9. Learned counsel appearing on behalf of the contesting respondents submitted that it was not specifically pleaded in the written statement by the contesting defendants that defendant No. 1 has entered into the agreement to sell the suit property beyond her share, as such, the decree for specific performance of contract could have been granted only with respect to 1/24th share of respondent No. 1. Learned counsel next contended that the question whether defendant No. 1 had right to sell the entire 1/6th share of Sukh Lal or she had right to sell her 1/24th share in the suit property of Sukh Lal could not have been gone into in the present suit. In support of that the learned counsel placed reliance upon a Bench decision of this Court in the case of Diwali Lal v. Baldev Singh, AIR 1985 Pat 344 in paragraph 9 whereof it was laid down as follows : --
The first submission of Mr. Prasad was that the learned Subordinate Judge was not right in holding that the defendants had failed to prove the partition of 1969 and that the suit property had fallen in the exclusive share of Bangali Lal. In my opinion, it was wholly unnecessary for the learned Subordinate Judge to go into these questions as it was beyond the scope of a suit for specific performance of contract. Apart from it, the contract, if any, can be enforced only against a person who is a party to it and not against a person who is not a party to it; but the person who is a party to the contract for sale is bound to execute the sale deed if other terms are fulfilled by the purchser, even though the property in question might not be belonging to him, as in that case the purchaser would take the risk of purchasing from him with his eyes open. It is obvious that the person to whom the property might legally belong cannot be bound by that sale, but all the same the parties to the contract would be bound by the contract to sell and the purchaser under the contract can enforce the vendor under the contract to perform his part of the contract. In such circumstances, I leave the question of title over the suit property open to be decided in a properly framed suit".
10. I find that this question was not pleaded in the written statement and the only pleading of the contesting defendants was that after the death of Sukh Lal his 1/6th share in the suit property was inherited by his widow and three daughters.' I find that even in the evidence this question was not so specifically deposed by the witnesses examined on behalf of the defendants. No issue was framed in the suit on this question. Since the question was not raised in any of the two courts below, the appellants cannot be allowed to raise this question for the first time before this Court at this fag end of the litigation as the plaintiffs will be prejudiced thereby and no ground is made out as to why this question was not agitated earlier.
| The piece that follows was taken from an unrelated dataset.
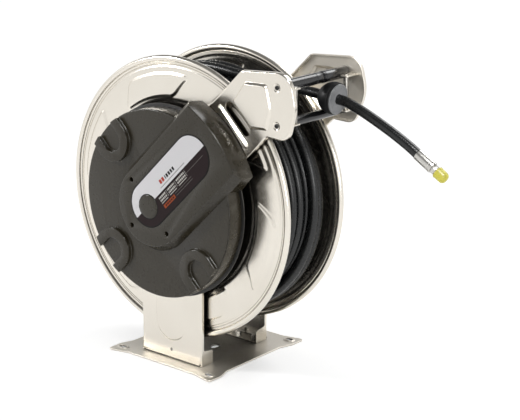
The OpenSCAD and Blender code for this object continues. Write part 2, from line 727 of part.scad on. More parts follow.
module guide_arm() difference() {
  union() {
    slab(pedestal_out, arm_out) union() {
      circle(arm_hub_r);
      polygon(rounded(arm_corners));
    }
    intersection() {
      slab(arm_out - arm_t - arm_rim, arm_out - eps) difference() {
        polygon(rounded(arm_corners));
        polygon(rounded(inset(arm_corners, arm_t)));
      }
      rotate(arm_dir) translate([arm_rim_u, -disc_d, arm_out - 2 * arm_rim])
        cube([disc_d, 2 * disc_d, 3 * arm_rim]);
    }
    slab(arm_out - eps, arm_out + panel_rise) polygon(rounded(arm_panel));
    slab(arm_out - eps, arm_out + lip_h) arm_slot(lip_u, grip_v[0] - 6, grip_v[1] + 6, lip_r);
    for (z = [lug_z1, lug_z2]) translate([upright_x - lug_x / 2, z, lug_in])
      cube([lug_x, lug_t, pedestal_out - lug_in + eps]);
  }
  slab(pedestal_out - eps, arm_out + panel_rise - arm_t) polygon(rounded(inset(arm_panel, arm_t)));
  slab(pedestal_out - eps, arm_out + lip_h + eps)
    arm_slot(grip_u[0] + grip_r, grip_v[0], grip_v[1], grip_r);
  rod(bush_r + fit, pedestal_out - eps, arm_out + eps);
  around(bearing_bolt_n, bearing_bolt_pcr, 45) rod(bolt_hole_r, pedestal_out - eps, arm_out + eps);
  for (p = [roller_low, roller_top]) translate(p) rod(bolt_hole_r, pedestal_out - eps, arm_out + eps);
  for (z = [lug_z1, lug_z2]) translate([upright_x, z - eps, upright_w]) rotate([-90, 0, 0])
    cylinder(r = upright_pin_r + run_fit, h = lug_t + 2 * eps);
}
module near_arm() color("#dfd9cd") near() guide_arm();
module far_arm() color("#dfd9cd") far() guide_arm();

roller_bolt_l = 18;
module at_roller(i) reel() translate([roller_x, roller_z + i * roller_gap, 0]) children();
module roller_bolts() color("#b9b6ae") for (i = [0, 1], side = [0, 1]) at_roller(i) mirror([0, 0, side]) {
  rod(bolt_r, arm_out - roller_bolt_l, arm_out + eps);
  rod(bolt_head_r, arm_out, arm_out + bolt_head_h);
}
module roller_shaft(i) at_roller(i) difference() {
  rod(roller_bore, -pedestal_out, pedestal_out);
  for (side = [0, 1]) mirror([0, 0, side])
    rod(bolt_r + run_fit, arm_out - roller_bolt_l - 2 * eps, pedestal_out + eps);
}
module upper_shaft() color("#8f8c86") roller_shaft(1);
module lower_shaft() color("#8f8c86") roller_shaft(0);
module roller(z1, z2, extra = 0) pipe(roller_bore + run_fit, roller_d / 2 + extra, z1, z2);
collar_z = -(collar_y - reel_y);
roller_end = pedestal_out - 2 * eps;
module upper_roller_near() color("#1d1d1e") at_roller(1) roller(collar_z + fit, roller_end);
module upper_roller_far() color("#1d1d1e") at_roller(1)
  roller(-roller_end, collar_z - collar_l - fit, far_roller_extra);
module roller_collar() color("#2a2a2a") at_roller(1)
  pipe(roller_bore + run_fit, roller_d / 2, collar_z - collar_l, collar_z);
module lower_roller() color("#1d1d1e") at_roller(0) roller(-roller_end, roller_end);

module at_upright(side) reel() mirror([0, 0, side]) translate([upright_x, 0, upright_w])
  rotate([-90, 0, 0]) children();
module upright_pins() color("#b9b6ae") for (side = [0, 1]) at_upright(side) {
  rod(upright_pin_r, lug_z1 - 1, lug_z2 + lug_t);
  rod(upright_pin_r + pin_head, lug_z2 + lug_t, lug_z2 + lug_t + pin_head);
}
module upright_roller() pipe(upright_pin_r + run_fit, upright_d / 2, lug_z1 + lug_t + fit, lug_z2 - fit);
module upright_roller_near() color("#8d8b86") at_upright(0) upright_roller();
module upright_roller_far() color("#8d8b86") at_upright(1) upright_roller();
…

11. I find sufficient force in the contention of the learned counsel for the respondents who has placed reliance on the aforesaid decision that the question of title namely whether defendant No. 1 could agree to sell the entire 1/6th share of Sukh Lal or was entitled to execute the Mahadanama only with respect to her 1/24th share cannot be gone into in the present suit which is a suit for specific performance of contract. Therefore, for this reason it appears that rightly this question was not agitated in any of the two courts below by the defendants. In this view of the matter, I do not find any merit in the contentions raised on behalf of the appellants.
12. In the result, the appeal fails and is accordingly dismissed, but in the circumstances of the case there shall be no order as to cost.